» **Aim of the task**
Your task is to reproduce word for word the lines running from the line containing "for node_name, shape" to the line containing "Vector(map(max, high, point))", inclusive. Nothing else belongs in the answer.

» **Material**
'''
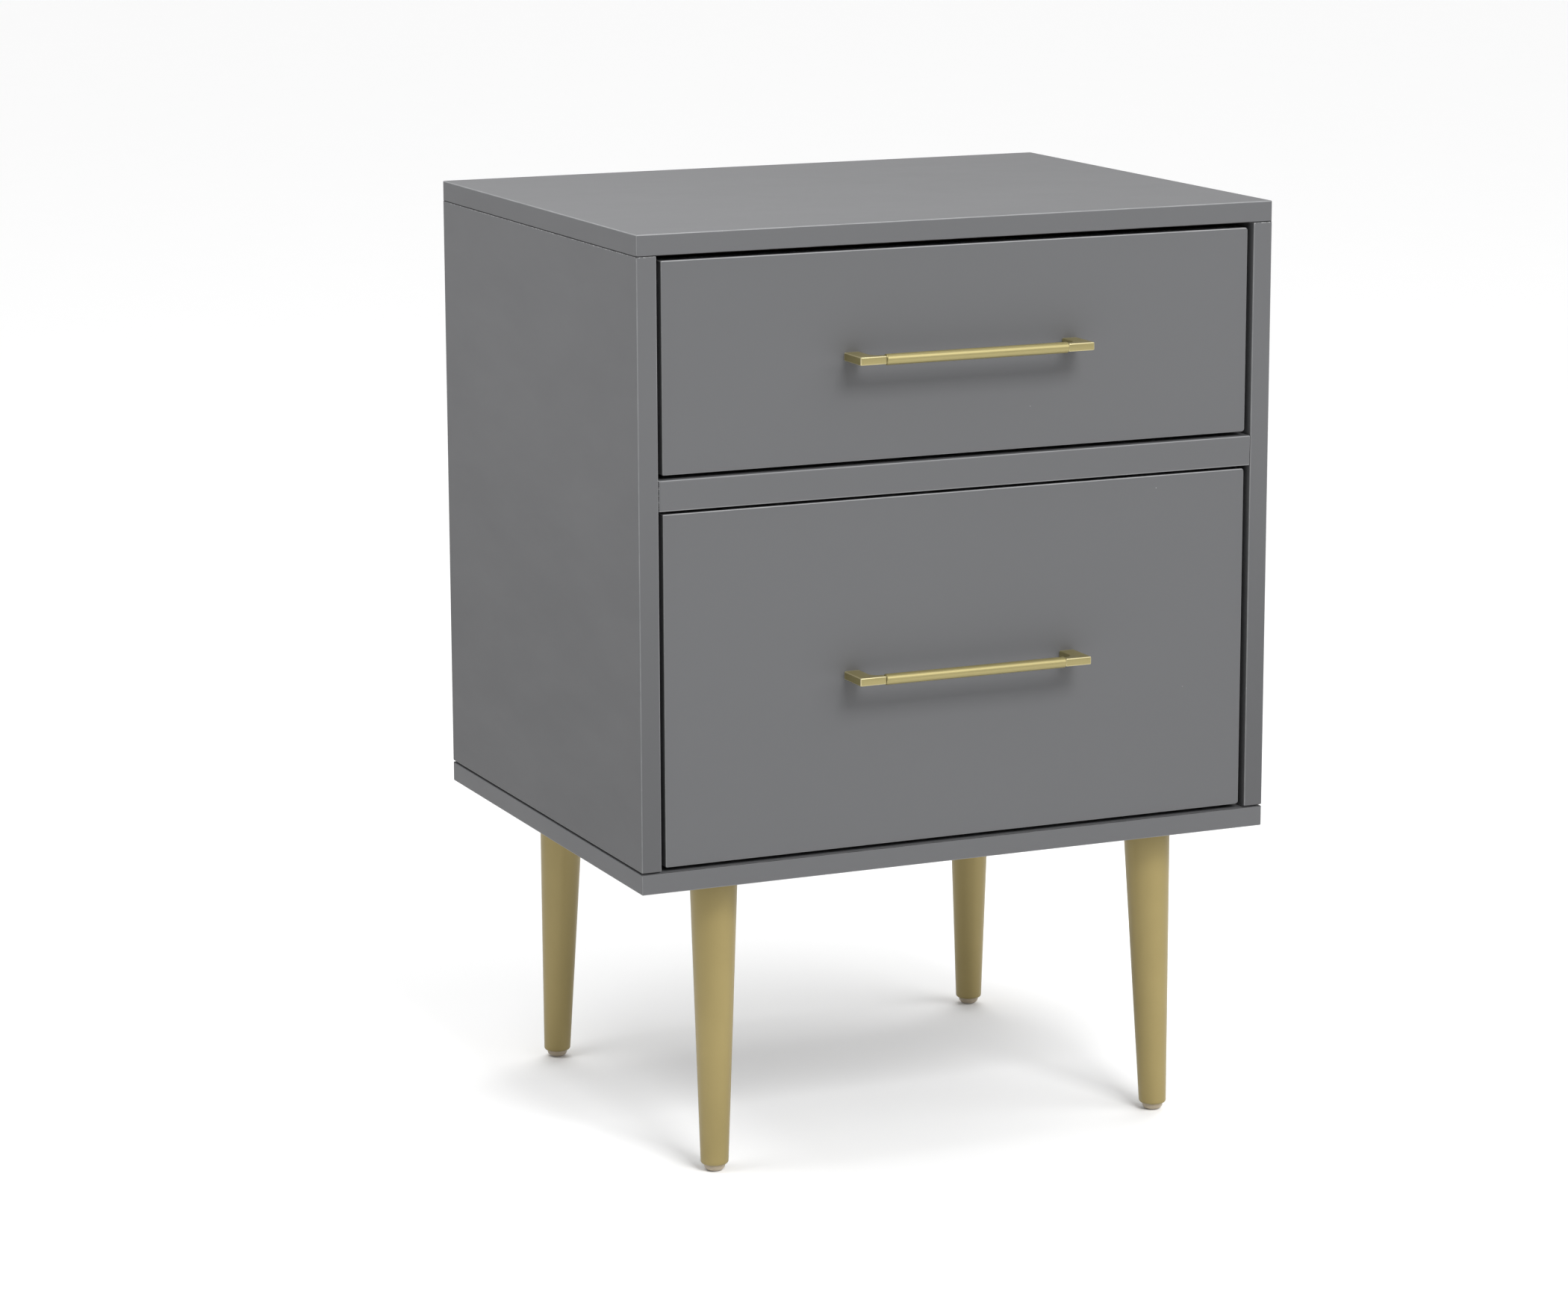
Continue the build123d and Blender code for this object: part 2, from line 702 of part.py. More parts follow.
def box_slide_screws(name):
    return group(
        pan_screw(point, (-side, 0, 0), slide_screw_diameter, box_screw_length)
        for side in (-1, 1)
        for point in box_screw_points(name, side)
    )


def cabinet_slide_screws():
    return group(
        sunk_screw(point, (side, 0, 0), slide_screw_diameter, cabinet_screw_length)
        for name in ("upper", "lower")
        for side in (-1, 1)
        for point in cabinet_screw_points(name, side)
    )


# ---------------------------------------------------------------- legs
def leg(x, y):
    """A straight taper that leans outward, eased at both ends and bored for its bolt and nail."""
    foot_x, foot_y = foot_place(x, y)
    foot = Pos(foot_x, foot_y, glide_height) * Circle(leg_foot_diameter / 2)
    top = Pos(x, y, z_bottom) * Circle(leg_top_diameter / 2)
    taper = loft([foot, top])
    taper = fillet(taper.edges().group_by(Axis.Z)[0], leg_foot_round)
    taper = fillet(taper.edges().group_by(Axis.Z)[-1], leg_top_round)
    bolt_room = hanger_in_leg + hole_end_room
    taper = taper - rod((x, y, z_bottom), (0, 0, -1), hanger_diameter + 2 * fit, bolt_room)
    nail_room = nail_length + nail_rise + hole_end_room - glide_height
    return taper - rod((foot_x, foot_y, glide_height), (0, 0, 1), nail_diameter + 2 * fit, nail_room)


def leg_insert(x, y):
    bore = rod((x, y, z_bottom), (0, 0, 1), hanger_diameter + 2 * fit, insert_length)
    return insert_body(x, y, 0) - bore


def hanger_bolt(x, y):
    """Wood thread in the leg, machine thread in the insert."""
    length = hanger_in_leg + hanger_in_insert
    return rod((x, y, z_bottom - hanger_in_leg), (0, 0, 1), hanger_diameter, length)


def glide(x, y):
    """A domed nylon glide that stands on a small flat."""
    disc = rod((x, y, 0), (0, 0, 1), glide_diameter, glide_height)
    foot = disc.edges().sort_by(Axis.Z)[0]
    disc = fillet(foot, glide_round)
    return disc - rod((x, y, nail_rise), (0, 0, 1), nail_diameter + 2 * fit, glide_height - nail_rise)


def glide_nail(x, y):
    return rod((x, y, nail_rise), (0, 0, 1), nail_diameter, nail_length)


# ---------------------------------------------------------------- every node of the assembly
def build():
    nodes = {
        "top_panel": top_panel(),
        "bottom_panel": bottom_panel(),
        "left_side_panel": side_panel(-1),
        "right_side_panel": side_panel(1),
        "back_panel": back_panel(),
        "middle_rail": middle_rail(),
        "panel_dowels": group(dowel(*place) for place in dowel_places),
        "cam_locks": group(cam_lock(*place[:4]) for place in cam_places),
        "cam_bolts": group(cam_bolt(*place[2:]) for place in cam_places),
        "cabinet_slide_screws": cabinet_slide_screws(),
        "leg_inserts": group(leg_insert(*place) for place in leg_places()),
        "hanger_bolts": group(hanger_bolt(*place) for place in leg_places()),
        "foot_glides": group(glide(*foot_place(*place)) for place in leg_places()),
        "glide_nails": group(glide_nail(*foot_place(*place)) for place in leg_places()),
    }
    nodes["rail_seam_bead"] = seam_bead(nodes["middle_rail"], nodes["left_side_panel"])
    corners = ("front_left", "front_right", "back_left", "back_right")
    for corner, place in zip(corners, leg_places()):
        nodes[f"leg_{corner}"] = leg(*place)
    for name in ("upper", "lower"):
        nodes[f"{name}_drawer_front"] = drawer_front(name)
        nodes[f"{name}_box_front"] = box_front(name)
        nodes[f"{name}_box_back"] = box_back(name)
        nodes[f"{name}_box_bottom"] = box_bottom(name)
        nodes[f"{name}_pull_rod"] = pull_rod(name)
        nodes[f"{name}_pull_screws"] = pull_screws(name)
        nodes[f"{name}_front_screws"] = front_screws(name)
        nodes[f"{name}_box_slide_screws"] = box_slide_screws(name)
        nodes[f"{name}_outer_ball_cages"] = ball_cages(name, "outer")
        nodes[f"{name}_inner_ball_cages"] = ball_cages(name, "inner")
        for side, word in ((-1, "left"), (1, "right")):
            nodes[f"{name}_box_{word}_side"] = box_side(name, side)
            nodes[f"{name}_pull_{word}_post"] = pull_post(name, side)
            nodes[f"{name}_{word}_cabinet_member"] = cabinet_member(name, side)
            nodes[f"{name}_{word}_middle_member"] = middle_member(name, side)
            nodes[f"{name}_{word}_drawer_member"] = drawer_member(name, side)
    return nodes


os.makedirs("parts", exist_ok=True)
assembly = build()
for node_name, shape in assembly.items():
    export_step(shape, f"parts/{node_name}.step")
print(len(assembly), "nodes written, slide length", slide_length, "overall depth", overall_depth)
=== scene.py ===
from math import cos, pi, radians, sin

import bmesh
import bpy
from mathutils import Matrix, Vector, noise


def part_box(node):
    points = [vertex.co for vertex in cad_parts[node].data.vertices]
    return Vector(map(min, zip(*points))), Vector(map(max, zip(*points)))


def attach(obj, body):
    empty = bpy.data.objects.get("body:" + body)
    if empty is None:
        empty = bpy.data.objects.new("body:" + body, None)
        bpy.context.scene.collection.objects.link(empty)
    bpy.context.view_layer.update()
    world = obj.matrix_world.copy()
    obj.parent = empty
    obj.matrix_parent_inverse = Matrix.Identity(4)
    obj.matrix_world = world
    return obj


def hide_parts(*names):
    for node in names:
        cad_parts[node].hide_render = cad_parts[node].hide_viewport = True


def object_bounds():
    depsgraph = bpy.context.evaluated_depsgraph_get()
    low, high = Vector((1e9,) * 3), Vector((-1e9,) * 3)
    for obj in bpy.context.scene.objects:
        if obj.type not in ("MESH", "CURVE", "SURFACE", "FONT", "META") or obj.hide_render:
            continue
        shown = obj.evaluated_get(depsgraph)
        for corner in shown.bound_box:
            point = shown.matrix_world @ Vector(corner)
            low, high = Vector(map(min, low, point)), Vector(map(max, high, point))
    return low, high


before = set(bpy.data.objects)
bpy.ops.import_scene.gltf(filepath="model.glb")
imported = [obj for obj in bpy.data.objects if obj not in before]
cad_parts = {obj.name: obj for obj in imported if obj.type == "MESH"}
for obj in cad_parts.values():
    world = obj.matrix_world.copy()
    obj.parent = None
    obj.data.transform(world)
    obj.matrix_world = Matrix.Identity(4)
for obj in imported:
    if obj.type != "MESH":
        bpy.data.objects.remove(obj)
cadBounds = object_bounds()
mm = 0.001
floorHeight = cadBounds[0][2]
corners = ("front_left", "front_right", "back_left", "back_right")
print("frame loaded,", len(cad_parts), "nodes")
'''
» **Answer to this exercise**
for node_name, shape in assembly.items():
    export_step(shape, f"parts/{node_name}.step")
print(len(assembly), "nodes written, slide length", slide_length, "overall depth", overall_depth)
=== scene.py ===
from math import cos, pi, radians, sin

import bmesh
import bpy
from mathutils import Matrix, Vector, noise


def part_box(node):
    points = [vertex.co for vertex in cad_parts[node].data.vertices]
    return Vector(map(min, zip(*points))), Vector(map(max, zip(*points)))


def attach(obj, body):
    empty = bpy.data.objects.get("body:" + body)
    if empty is None:
        empty = bpy.data.objects.new("body:" + body, None)
        bpy.context.scene.collection.objects.link(empty)
    bpy.context.view_layer.update()
    world = obj.matrix_world.copy()
    obj.parent = empty
    obj.matrix_parent_inverse = Matrix.Identity(4)
    obj.matrix_world = world
    return obj


def hide_parts(*names):
    for node in names:
        cad_parts[node].hide_render = cad_parts[node].hide_viewport = True


def object_bounds():
    depsgraph = bpy.context.evaluated_depsgraph_get()
    low, high = Vector((1e9,) * 3), Vector((-1e9,) * 3)
    for obj in bpy.context.scene.objects:
        if obj.type not in ("MESH", "CURVE", "SURFACE", "FONT", "META") or obj.hide_render:
            continue
        shown = obj.evaluated_get(depsgraph)
        for corner in shown.bound_box:
            point = shown.matrix_world @ Vector(corner)
            low, high = Vector(map(min, low, point)), Vector(map(max, high, point))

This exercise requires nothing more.